Sunak announcing changes to net zero policies | Number 10 | Flickr

Since the Conservatives narrowly avoided losing the Uxbridge and Ruislip by-election, campaigning against the Mayor’s extension of London’s low emissions zone (ULEZ), there has been disarray in the party’s approach to net zero. Despite ULEZ being about clean air, not carbon emissions, the unexpected win (by just 495 votes) appears to have convinced some Conservatives an anti-net zero culture war could yet keep them in the running for a general election. But polling shows 70% of UK voters back a net zero target, and the public are actually embarrassed by parties that renege on their green commitments. The chaos has drawn condemnation from business leaders, with car manufacturers and energy suppliers saying political flip-flopping has brought turmoil to their industries and undercuts investment in the UK.

Meanwhile opposition leader, Keir Starmer is planning a green industrial revolution modelled on Biden’s Inflation Reduction Act. It’s pegged to involve cheaper cars, heating and energy, alongside jobs creation. The biggest question will be whether Starmer can hold his nerve even as net zero is plagued by misinformation and culture war narratives.

November

COP28

COP28 logo

All of which is on the road to COP28 (30th November – 12th December).

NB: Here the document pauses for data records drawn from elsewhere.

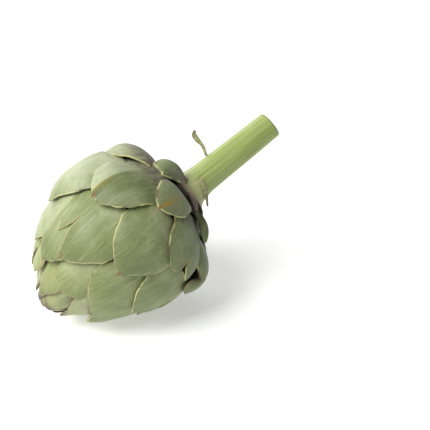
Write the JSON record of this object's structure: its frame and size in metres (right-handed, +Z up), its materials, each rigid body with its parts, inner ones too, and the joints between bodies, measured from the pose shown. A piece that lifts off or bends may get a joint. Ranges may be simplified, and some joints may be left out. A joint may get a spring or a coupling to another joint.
{
  "type": "globe artichoke",
  "caption": "Fresh globe artichoke bud lying on its side, with broad overlapping green bracts closed over a solid head and a thick ribbed piece of cut stem.",
  "frame": {"origin": "Centre of the bounding box seen from above, on the surface that the artichoke lies on.", "axes": "+X runs from the tip of the bud to the cut end of the stem, seen from above; the stem rises at about 39 degrees above it. +Y is across the head. +Z is up."},
  "size_m": [0.1674, 0.1066, 0.1067],
  "materials": {
    "bract_skin": "satin",
    "stem_skin": "satin"
  },
  "bodies": {
    "root": {"head": "bract_skin", "stem": "stem_skin"}
  },
  "joints": []
}
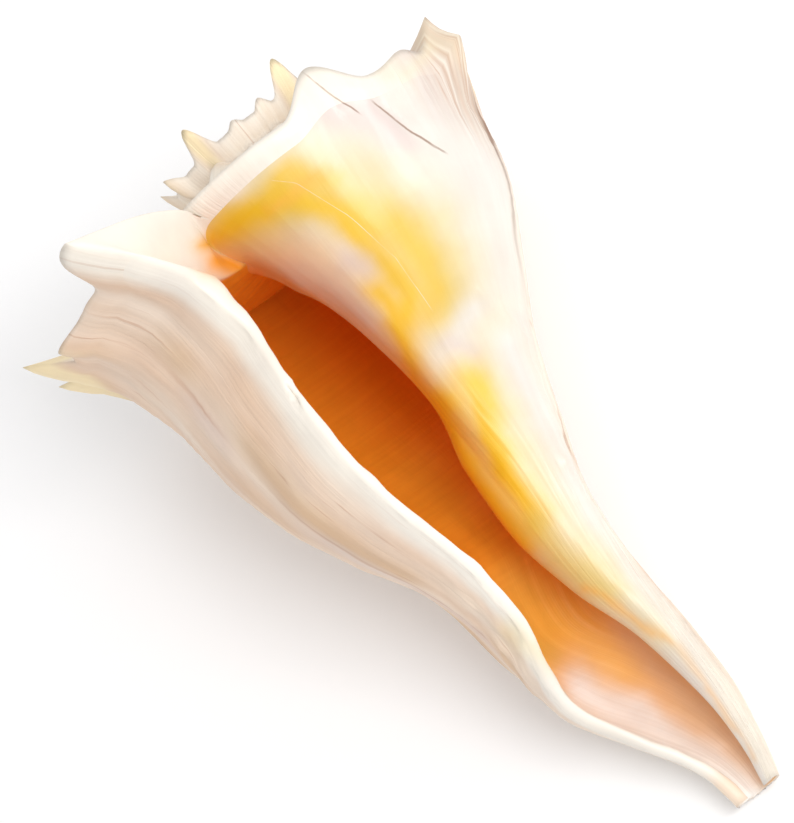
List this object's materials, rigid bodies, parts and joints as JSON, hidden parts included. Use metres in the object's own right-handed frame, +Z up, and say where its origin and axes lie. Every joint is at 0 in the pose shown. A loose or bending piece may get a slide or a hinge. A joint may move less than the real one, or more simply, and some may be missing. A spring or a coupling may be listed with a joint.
{
  "type": "lightning whelk shell",
  "caption": "Large left-coiling sea snail shell lying on its back, with a long open canal, a glossy orange mouth, a thick white lip and blunt spines along its shoulder.",
  "frame": {"origin": "centre of the underside of the box around the resting shell", "axes": "+Z up with the opening facing up, +Y towards the spire, so the canal's end is at -Y, and +X to the side away from the outer lip"},
  "size_m": [0.1268, 0.193, 0.137],
  "materials": {
    "shell": "glossy"
  },
  "bodies": {
    "root": {"shell": "shell"}
  },
  "joints": []
}
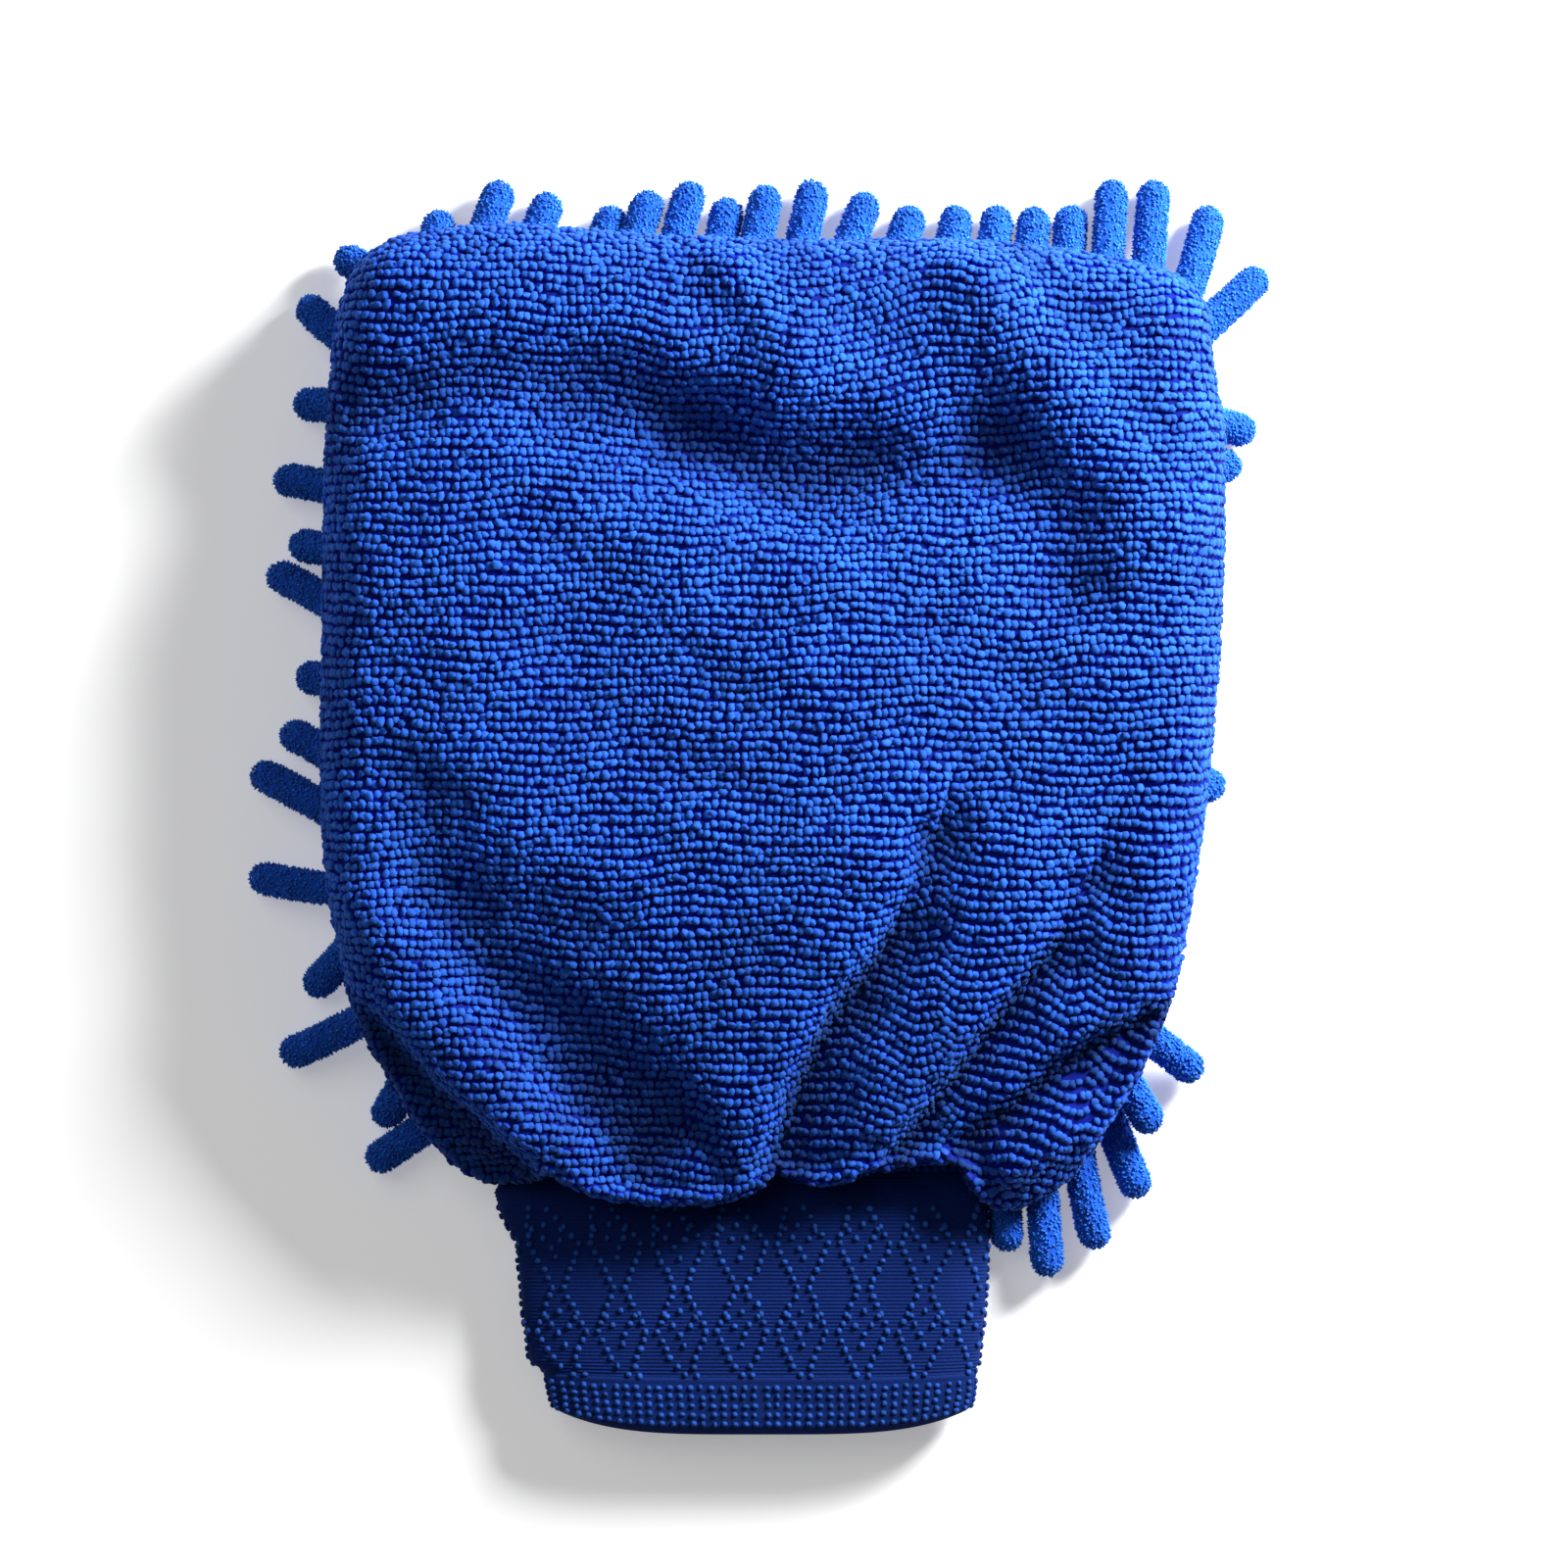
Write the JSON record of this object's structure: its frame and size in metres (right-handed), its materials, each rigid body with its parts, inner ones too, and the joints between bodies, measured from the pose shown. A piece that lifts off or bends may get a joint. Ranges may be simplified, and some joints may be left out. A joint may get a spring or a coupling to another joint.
{
  "type": "wash mitt",
  "caption": "Microfibre wash mitt with a looped terry face, a palm of chenille noodles and a knitted elastic cuff that folds at the wrist.",
  "frame": {"origin": "below the middle of the object's box, on the surface that it lies on", "axes": "+Y from the cuff to the fingertips, +Z out of the terry face"},
  "size_m": [0.209, 0.2574, 0.0344],
  "materials": {
    "terry": "royal blue looped microfibre terry",
    "noodle": "brighter royal blue velvety chenille pile",
    "mesh": "dark blue knitted mesh",
    "lining": "thin blue knitted polyester lining",
    "seam": "blue overlocked seam allowance",
    "cuff_knit": "navy blue fine knit with raised dotted diamonds",
    "cuff_inside": "navy blue plain fine knit",
    "cuff_hem": "navy blue knit band with rows of raised dots",
    "elastic": "covered elastic yarn"
  },
  "bodies": {
    "mitt": {"terry_face": "terry", "palm_lining": "lining", "chenille_mesh": "mesh", "pocket_seam": "seam", "wrist_seam": "seam", "chenille_row_01": "noodle", "chenille_row_02": "noodle", "chenille_row_03": "noodle", "chenille_row_04": "noodle", "chenille_row_05": "noodle", "chenille_row_06": "noodle", "chenille_row_07": "noodle", "chenille_row_08": "noodle", "chenille_row_09": "noodle", "chenille_row_10": "noodle", "chenille_row_11": "noodle", "chenille_row_wrist": "noodle", "rim_noodles_top": "noodle", "rim_noodles_left": "noodle", "rim_noodles_right": "noodle", "rim_noodles_lower_left": "noodle", "rim_noodles_lower_right": "noodle"},
    "cuff": {"cuff_outer_ply": "cuff_knit", "cuff_inner_ply": "cuff_inside", "cuff_elastic": "elastic", "cuff_hem_band": "cuff_hem"}
  },
  "joints": [
    {"name": "cuff_fold", "type": "hinge", "parent": "mitt", "child": "cuff", "pos_m": [-0.0012, -0.0768, 0.0054], "axis": [1, 0, 0], "range_deg": [-60, 60]}
  ]
}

We’re knee-deep in the build up with high-profile meetings, the biggest climate protest in the US in years, Guterres gunning for green-washers, and net zero taking centre stage in British electioneering. As floods, droughts and fires worsen, and the window for action closes, and as populist governments stir conflict over climate action, the outcome of this year’s COP could be one of the most critical yet.